Страстный охотник родился в Пришвине примерно тогда же, когда родился в нем писатель, – той самой первой поездке на Север, где он подстрелил сою первую добычу: «При первом же выстреле мне вдруг явились те дни настоящего счастья, какое испытал я при побеге в Азию. В глазах у меня осталась вспышка зеленого света лесов при этом первом выстреле в поднявшегося из лесной заросли глухаря. Я убил его и навсегда стал свободным человеком, что-то вдруг понял» – писал он в очерке «Охота за счастьем». С этого момента охота стала не только способом прокормить семью в наиболее тяжелые периоды истории, но и неотъемлемой частью внутренней жизни Пришвина, «была средством возвращаться к себе самому»: «впоследствии выработалась у меня через охоту специальная способность воспринимать природу и описывать свои впечатления: для меня, как и для ученого-зоолога, охота стала, главным образом, в помощь работе».

В 1926 году Пришвин приобрел дом в Загорске (Сергиев Посад, Сергиев), в котором прожил до конца 1930-х годов.

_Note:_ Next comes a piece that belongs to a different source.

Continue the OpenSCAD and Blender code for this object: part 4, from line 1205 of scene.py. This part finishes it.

К этому периоду относятся, пожалуй, наиболее известный цикл фотографий Пришвина, озаглавленный автором «Когда били колокола». На нем писатель запечатлел события ноября 1929 - января 1930 года – сброс и уничтожению колоколов Троице-Сергиевой лавры: «В Лавре снимают колокола, и тот в 4000 пудов, единственный в мире, тоже пойдет на переливку. Чистое злодейство, и заступиться нельзя никому и как-то неприлично: слишком много жизней губят ежедневно, чтобы можно было отстаивать колокол…» - писал он 22 ноября 1929 года в Дневнике.

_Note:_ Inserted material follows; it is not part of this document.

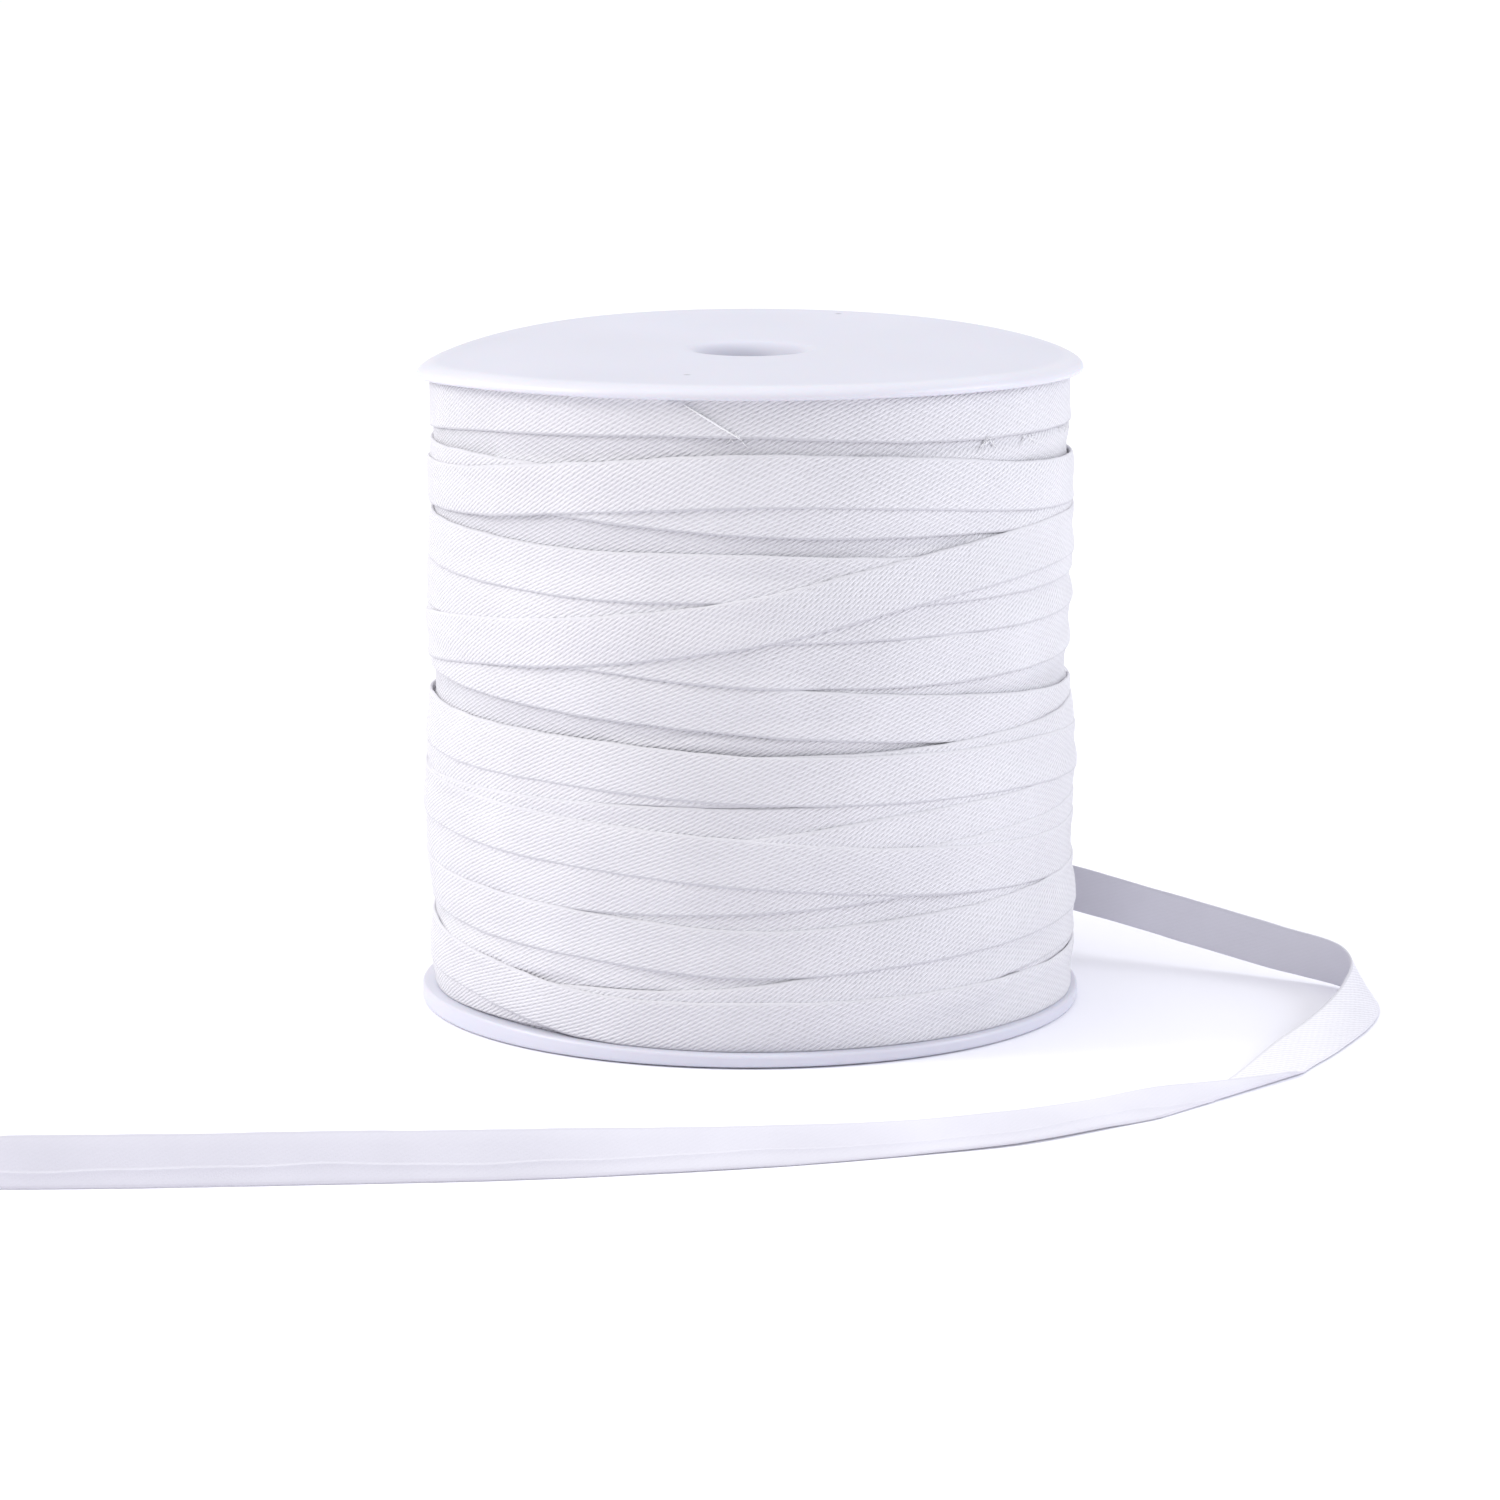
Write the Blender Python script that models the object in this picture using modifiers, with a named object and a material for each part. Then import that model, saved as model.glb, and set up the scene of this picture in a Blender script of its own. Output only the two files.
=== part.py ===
"""A roll of folded bias tape on a white plastic spool, with its loose end lying on the surface.

The spool's axis is +Z, and the origin is the centre of its base. Azimuths are in degrees about that
axis, counted from the front, -Y, towards +X. Tables are in millimetres and degrees.
"""
import math
from typing import NamedTuple

import bmesh
import bpy
import numpy as np
from mathutils import Vector

MM = 0.001

# Spool
SEGMENTS = 60
HEIGHT = 87.0
FLANGE_R = 44.0
FLANGE_THICK = 1.8
RIM_ROUND = 0.6
HUB_R = 11.0
BORE_R = 5.5
LIP_R = 10.5
LIP_DEEP = 5.0
ROUND_STEPS = 3
LIP_STEPS = 5

# Tape
TAPE_WIDE = 6.35
GAP = 0.3

# Winding: the radius under the last turns, and what each of them adds
UNDER_R = 41.6
TURN_LIFT = 0.65
TOP_R = 43.4
ROWS = 52

# Loose end: where it leaves the roll, and the fold that it lies in, on a line slanting across it
LEAVES_AT = 149.0
LEAVES_Z = 10.7
RIBBON_THICK = 1.0
FLOOR_CLEAR = 0.02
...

Фотография для Пришвина стала еще одним увлечением, привезенным с Севера. Впервые он загорелся ей все в том же 1906 году, когда во время путешествия по Карелии смог воспользоваться фотоаппаратом попутчика, а спустя 18 лет у Пришвина появился первый собственный фотоаппарат - неизменный спутник во всех поездках; фотография же стала неотъемлемым дополнением к его литературному творчеству: «не только для практических целей и для чисто научных целей как [факт] необходима при экспедициях фотография, я считаю, и для литературно-художественных целей в смысле самодисциплины при овладении материалом фотография очень полезна [...] если фотография сделана самим собой и явилась в моем образе ярким восприятием жизни, то часто открывает драгоценные подробности», «ценность фотографии заключается в точной передаче образа мира, вследствие чего у нас получается убеждение в его существовании как бы совсем независимо от нашего восприятия. Я хочу воспользоваться этой особенностью фотоаппарата и доказывать светописью мои видения реального мира». Негативы фотопленок Пришвин хранил также бережно, как и свой Дневник: «Если уцелеют мои снимки до тех пор, когда у людей начнется жизнь “для себя”, то мои фото издадут и все будут удивляться, сколько у этого художника в душе было радости и любви к жизни», – записал он 1 января 1932 года.

В 1932 году 59-летний писатель стал обладателем личного автомобиля, вещи по тем временам редкой, но совершенно необходимой для человека, стремящегося «в одно и то же время быть на одном месте и быть везде». Автомобиль, на котором Пришвин исколесил окрестности Загорска, получил ласковое прозвище Машка: «в трудное время, не желая заниматься литературной халтурой, держал я корову Машку, на огороде для нее мы с женой сажали кормовую свеклу. Когда жизнь улучшилась, время перешло на быстрое и дорогое, возиться с коровой стало невыгодно, мы продали Машку и в сарай, где она была, поставили автомобиль. В память нашей доброй кормилицы, машину свою мы назвали тоже Машкой и обращались с ней по привычке иногда тоже, как с живым существом»,− писал автор в одноименном рассказе.

В 1939 году Пришвин получил возможность приобрести новый автомобиль. Снабдив его крытым фургоном, писатель вновь вернулся к «любимой детской мечте устроить себе дом на колесах и уехать в невиданную страну непуганых птиц и зверей». Всего за 20 лет он сменил 5 автомобилей, а «шоферская» тема в это время наряду с «охотничьей» стала одной из ведущих в его рассказах.